Data
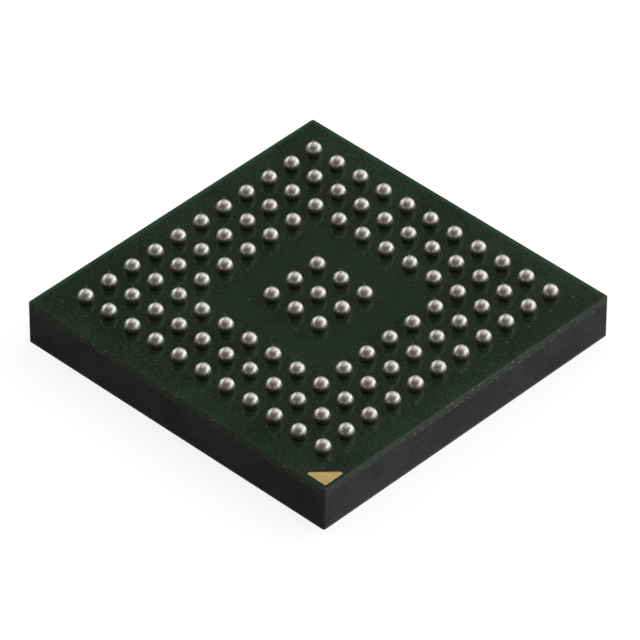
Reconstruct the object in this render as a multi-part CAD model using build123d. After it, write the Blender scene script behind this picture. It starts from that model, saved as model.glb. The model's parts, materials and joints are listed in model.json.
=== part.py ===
from build123d import *
import os
from math import acos, atan2, degrees, hypot, sqrt

# A ball grid array chip, 11 by 11 grid at 0.8 mm, lying on its back with the balls up.
# Origin: middle of the mould cap's flat face. +X runs from row L to row A, +Y from column 1 to column 11.

# Ball grid
pitch = 0.80
balls_across = 11
frame_rows = 3
centre_across = 3
ball_diameter = 0.42
foot_diameter = 0.28
row_letters = "abcdefghjklmnprtuvwy"

# Body and laminate
body_side = 10.00
corner_radius = 0.06
edge_radius = 0.03
mould_thickness = 1.04
mask_cover = 0.015
copper_thickness = 0.02
core_thickness = 0.14

# Copper pattern
pad_diameter = 0.40
neck_width = 0.14
via_diameter = 0.10
trace_width = 0.05
tail_width = 0.06
tail_bare = 0.10
via_to_wall = 0.25
ball_side_plane = 3.68
die_side_plane = 3.20

# Die, bonds and wires
die_side = 3.00
die_thickness = 0.25
film_thickness = 0.025
finger_length = 0.24
finger_width = 0.09
finger_step = 0.17
window_margin = 0.06
wire_diameter = 0.025
wire_loop = 0.12
die_pad_step = 0.13
die_pad_inset = 0.08

# Pin A1 triangle in the corner of row A and column 1
mark_leg = 0.58
mark_to_row_a_wall = 0.11
mark_to_column_1_wall = 0.17
mark_lap = 0.04
mark_to_pad = 0.10

# Where the sawn plating tails come out of each wall, measured along it from its middle.
# The sides are row A, column 11, row L and column 1, each a quarter turn on from the one before.
row_a_ball_tails = (-0.76, -0.56, 0.14, 0.37, 0.45, 1.57, 2.07, 3.22, 3.69)
column_1_ball_tails = (-3.14, -2.74, -2.34, -1.89, -0.36, 0.07, 1.30, 3.70)
row_a_die_tails = (
    -1.87, -1.59, -1.30, -0.95, -0.68, -0.47, -0.40, -0.19, -0.01,
    0.82, 1.02, 1.52, 1.79, 1.86, 2.15, 2.65, 2.94, 4.47,
)
side_turns = (0, 90, 180, 270)
ball_tails = (row_a_ball_tails, row_a_ball_tails, row_a_ball_tails, column_1_ball_tails)
die_tails = (row_a_die_tails, row_a_die_tails, row_a_die_tails, ())

# Heights of the layers, from the flat face up
die_mask_z = mould_thickness
die_copper_z = die_mask_z + mask_cover
core_z = die_copper_z + copper_thickness
core_top_z = core_z + core_thickness
ball_copper_z = core_top_z + copper_thickness
face_z = ball_copper_z + mask_cover
mask_thickness = mask_cover + copper_thickness
die_z = die_mask_z - film_thickness - die_thickness

# Places in the grid that other sizes follow
wall = body_side / 2
wall_end = wall - corner_radius - tail_width
grid_edge = (balls_across - 1) / 2 * pitch
ring_x = [grid_edge - (frame_rows - 1 - ring) * pitch for ring in range(frame_rows)]
via_x = [min(x + pitch / 2, wall - via_to_wall) for x in ring_x]
finger_end = via_x[0] - 0.75 * pitch
finger_middle = finger_end - finger_length / 2
lane = pitch / 4


def body_outline():
    return RectangleRounded(body_side, body_side, corner_radius)


def ribbon(points, width):
    """A strip with mitred bends along a line of points."""
    line = [Vector(*point) for point in points]
    left = []
    right = []
    for before, point, after in zip([None] + line, line, line[1:] + [None]):
        arriving = (point - before).normalized() if before else (after - point).normalized()
        leaving = (after - point).normalized() if after else arriving
        along = (arriving + leaving).normalized()
        across = Vector(-along.Y, along.X) * (width / 2 / along.dot(leaving))
        left.append(point + across)
        right.append(point - across)
    return make_face(Polyline(*left, *reversed(right), close=True))


def outward(y):
    return 1 if y > -0.01 * pitch else -1


def side_balls():
    """Ring and place of the balls that one side's quarter of the frame holds, the corner diagonal last."""
    found = []
    for ring, x in enumerate(ring_x):
        count = round(2 * x / pitch)
        for step in range(count):
            found.append((ring, x, -x + pitch + step * pitch))
    return found


def via_of(ring, y):
    return via_x[ring], y + outward(y) * pitch / 2


def nearest(anchors, y):
    return min(anchors, key=lambda anchor: abs(anchor[1] - y))


def tails_from(anchor, anchors, ends):
    """Tails from this anchor to those of the wall ends that it is nearest to."""
    tails = []
    for end in ends:
        place = max(-wall_end, min(end, wall_end))
        if nearest(anchors, place) == anchor:
            tails.append(ribbon([anchor, (wall - tail_bare, place), (wall, place)], tail_width))
    return tails


def has_via(ring, y):
    """Every ball of the frame has a via but the four in the grid's corners."""
    return ring < frame_rows - 1 or y < grid_edge - pitch / 2


def ball_net(ring, x, y, anchors, ends):
    """A ball's pad, its neck out to the via, and any tails to the wall."""
    net = Pos(x, y) * Circle(pad_diameter / 2)
    via = via_of(ring, y)
    if has_via(ring, y):
        net += ribbon([(x, y), via], neck_width)
    if ring == frame_rows - 1:
        for anchor in ((x, y), via):
            for tail in tails_from(anchor, anchors, ends):
                net += tail
    return net


def ball_side_nets():
    nets = []
    for turn, ends in zip(side_turns, ball_tails):
        outer = [(x, y) for ring, x, y in side_balls() if ring == frame_rows - 1]
        anchors = outer + [via_of(frame_rows - 1, y) for x, y in outer if has_via(frame_rows - 1, y)]
        for ring, x, y in side_balls():
            nets.append(Rot(Z=turn) * ball_net(ring, x, y, anchors, ends))
    nets.append(Rectangle(ball_side_plane, ball_side_plane))
    return nets


def crossing(ring, column, via_y):
    """Where a net of this ring crosses the vias of a nearer column, in the free lane on their inner side."""
    side = outward(via_y)
    inward = abs(via_y) - (ring - column + 0.5) * lane
    return side * min(inward, via_x[column] - 0.75 * lane)


def die_net_path(ring, y):
    """The trace's corners from the first column of vias out to the net's own via."""
    via = via_of(ring, y)
    path = [(via_x[column], crossing(ring, column, via[1])) for column in range(ring)]
    return path + [via]


def die_net_paths():
    """Paths of one side in order along it. The corner diagonal's balls are not connected."""
    paths = []
    for ring, x, y in side_balls():
        if y < x - pitch / 2:
            paths.append(die_net_path(ring, y))
    return sorted(paths, key=lambda path: path[0][1])


def finger_y(index, count):
    return (index - (count - 1) / 2) * finger_step


def die_net(index, path, count, anchors, ends):
    y = finger_y(index, count)
    net = Pos(finger_middle, y) * Rectangle(finger_length, finger_width)
    net += ribbon([(finger_end, y)] + path, trace_width)
    for tail in tails_from(path[-1], anchors, ends):
        net += tail
    return net


def die_side_nets():
    paths = die_net_paths()
    anchors = [path[-1] for path in paths if path[-1][0] == via_x[-1]]
    diagonal = [via_of(ring, x) for ring, x in enumerate(ring_x) if has_via(ring, x)]
    nets = [Rectangle(die_side_plane, die_side_plane)]
    for turn, ends in zip(side_turns, die_tails):
        for index, path in enumerate(paths):
            nets.append(Rot(Z=turn) * die_net(index, path, len(paths), anchors, ends))
        for via in diagonal:
            nets.append(Rot(Z=turn) * Pos(*via) * Circle(via_diameter))
    return nets


def raised(faces, z, height):
    """Flat shapes made solid at a height, each one kept separate."""
    return [Pos(0, 0, z) * extrude(face, height) for face in faces]


def via_places():
    places = []
    for turn in side_turns:
        for ring, x, y in side_balls():
            if has_via(ring, y):
                places.append((Rot(Z=turn) * Pos(*via_of(ring, y))).position)
    span = (centre_across + 1) / 2 - 0.5
    steps = [(step - span) * pitch for step in range(centre_across + 1)]
    places += [Vector(x, y) for x in steps for y in steps]
    return places


def via_barrels():
    barrel = Cylinder(via_diameter / 2, core_thickness, align=(Align.CENTER, Align.CENTER, Align.MIN))
    return [Pos(place.X, place.Y, core_z) * barrel for place in via_places()]


def ball_rows():
    """Rows A on, each a list of balls, the first at the row A wall."""
    radius = ball_diameter / 2
    cut = degrees(acos(foot_diameter / ball_diameter))
    ball = Sphere(radius, arc_size1=-cut, align=(Align.CENTER, Align.CENTER, Align.MIN))
    first = (balls_across - centre_across) // 2
    rows = []
    for row in range(balls_across):
        balls = []
        for column in range(balls_across):
            edge = min(row, column, balls_across - 1 - row, balls_across - 1 - column)
            if edge < frame_rows or edge >= first:
                x = grid_edge - row * pitch
                y = column * pitch - grid_edge
                balls.append(Pos(x, y, ball_copper_z) * ball)
        rows.append(balls)
    return rows


def mark_triangle():
    """The pin A1 triangle. Its leg gives way where the corner ball's pad is near."""
    x = wall - mark_to_row_a_wall
    y = mark_to_column_1_wall - wall
    room = (x - grid_edge) - (y + grid_edge) - (pad_diameter / 2 + mark_to_pad) * sqrt(2)
    leg = min(mark_leg, room)
    return make_face(Polyline((x, y), (x, y + leg), (x - leg, y), close=True))


def mark_metal():
    metal = offset(mark_triangle(), mark_lap, kind=Kind.INTERSECTION)
    return Pos(0, 0, core_top_z) * extrude(metal, copper_thickness)


def ball_side_mask(nets, rows):
    mask = Pos(0, 0, core_top_z) * extrude(body_outline(), mask_thickness)
    mask = fillet(mask.edges().group_by(Axis.Z)[-1], edge_radius)
    opening = Pos(0, 0, core_top_z) * extrude(mark_triangle(), mask_thickness)
    balls = [ball for row in rows for ball in row]
    return mask - nets - balls - [mark_metal(), opening]


def window_length():
    return finger_y(len(die_net_paths()), len(die_net_paths())) * 2


def bond_windows():
    """The four openings in the mask where the fingers lie bare, as flat shapes."""
    window = Pos(finger_middle - window_margin / 2, 0) * Rectangle(finger_length, window_length())
    return [Rot(Z=turn) * window for turn in side_turns]


def die_side_mask(nets):
    mask = Pos(0, 0, die_mask_z) * extrude(body_outline(), mask_thickness)
    return mask - nets - raised(bond_windows(), die_mask_z, mask_thickness)


def core(barrels):
    return Pos(0, 0, core_z) * extrude(body_outline(), core_thickness) - barrels


def bond_wires():
    """One side's wires, each a loop from the die's face to its finger, square in section."""
    count = len(die_net_paths())
    start_x = die_side / 2 - die_pad_inset
    wires = []
    for index in range(count):
        start_y = (index - (count - 1) / 2) * die_pad_step
        end_y = finger_y(index, count)
        run = hypot(finger_middle - start_x, end_y - start_y)
        turn = degrees(atan2(end_y - start_y, finger_middle - start_x))
        crest = die_z - wire_loop
        loop = Polyline(
            (0, die_z),
            (0, crest + wire_diameter),
            (wire_diameter, crest),
            (run * 0.35, crest),
            (run - wire_diameter, die_copper_z - wire_diameter),
            (run + wire_diameter, die_copper_z - wire_diameter),
            (run + wire_diameter, die_copper_z),
            (run - 2 * wire_diameter, die_copper_z),
            (run * 0.35 - wire_diameter / 2, crest + wire_diameter),
            (wire_diameter, crest + wire_diameter),
            (wire_diameter, die_z),
            close=True,
        )
        wire = extrude(Plane.XZ * make_face(loop), wire_diameter / 2, both=True)
        wires.append(Pos(start_x, start_y) * Rot(Z=turn) * wire)
    return wires


def silicon_die():
    return Pos(0, 0, die_z) * extrude(Rectangle(die_side, die_side), die_thickness)


def die_film():
    return Pos(0, 0, die_z + die_thickness) * extrude(Rectangle(die_side, die_side), film_thickness)


def mould_cap(wires, nets):
    """The moulded block, with the windows' filling standing on it, cast round the die and the wires."""
    cap = extrude(body_outline(), mould_thickness)
    fillings = raised(bond_windows(), die_mask_z, mask_thickness)
    cap = cap + fillings
    return cap - nets - [silicon_die(), die_film()] - wires


def save(name, solids):
    shape = Compound(children=list(solids)) if isinstance(solids, list) else solids
    export_step(shape, f"parts/{name}.step")


def main():
    os.makedirs("parts", exist_ok=True)
    ball_copper = raised(ball_side_nets(), core_top_z, copper_thickness)
    die_copper = raised(die_side_nets(), die_copper_z, copper_thickness)
    barrels = via_barrels()
    rows = ball_rows()
    side_wires = bond_wires()
    wires = {turn: [Rot(Z=turn) * wire for wire in side_wires] for turn in side_turns}

    save("mould_cap", mould_cap([wire for group in wires.values() for wire in group], die_copper))
    save("die_side_solder_mask", die_side_mask(die_copper))
    save("die_side_copper", die_copper)
    save("substrate_core", core(barrels))
    save("via_barrels", barrels)
    save("ball_side_copper", ball_copper)
    save("ball_side_solder_mask", ball_side_mask(ball_copper, rows))
    save("pin_a1_mark", mark_metal())
    save("silicon_die", silicon_die())
    save("die_attach_film", die_film())
    for turn, side in zip(side_turns, ("row_a", "column_11", "row_l", "column_1")):
        save(f"bond_wires_{side}_side", wires[turn])
    for letter, row in zip(row_letters, rows):
        save(f"solder_balls_row_{letter}", row)


main()
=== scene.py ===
import json
import math

import bmesh
import bpy
from mathutils import Matrix, Vector


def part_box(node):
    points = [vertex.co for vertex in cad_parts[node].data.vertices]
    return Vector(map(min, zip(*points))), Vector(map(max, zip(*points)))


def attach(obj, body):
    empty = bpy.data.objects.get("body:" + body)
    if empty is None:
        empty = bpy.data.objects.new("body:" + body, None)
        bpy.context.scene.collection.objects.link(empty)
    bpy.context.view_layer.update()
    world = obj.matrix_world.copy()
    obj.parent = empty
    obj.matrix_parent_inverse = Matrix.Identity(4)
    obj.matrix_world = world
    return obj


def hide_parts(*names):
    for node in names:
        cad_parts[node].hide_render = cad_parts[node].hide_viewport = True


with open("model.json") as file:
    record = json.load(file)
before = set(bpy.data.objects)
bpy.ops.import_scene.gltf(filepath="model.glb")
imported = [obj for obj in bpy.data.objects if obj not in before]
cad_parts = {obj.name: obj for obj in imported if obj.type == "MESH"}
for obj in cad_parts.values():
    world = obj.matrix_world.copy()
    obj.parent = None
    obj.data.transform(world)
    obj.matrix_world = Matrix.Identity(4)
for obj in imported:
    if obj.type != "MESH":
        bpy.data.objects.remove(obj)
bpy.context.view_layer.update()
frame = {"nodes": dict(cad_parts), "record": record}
MM = 0.001

# Places from the frame: the mask's face, which the balls stand out of, and the wall of row A
FACE_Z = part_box("ball_side_solder_mask")[1][2]
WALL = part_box("substrate_core")[1][0]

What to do
Only the lines from the line with "obj.matrix_world = world" to the line with "imported = [obj", inclusive, are to be printed, exactly as they appear.

Task answer
    obj.matrix_world = world
    return obj


def hide_parts(*names):
    for node in names:
        cad_parts[node].hide_render = cad_parts[node].hide_viewport = True


with open("model.json") as file:
    record = json.load(file)
before = set(bpy.data.objects)
bpy.ops.import_scene.gltf(filepath="model.glb")
imported = [obj for obj in bpy.data.objects if obj not in before]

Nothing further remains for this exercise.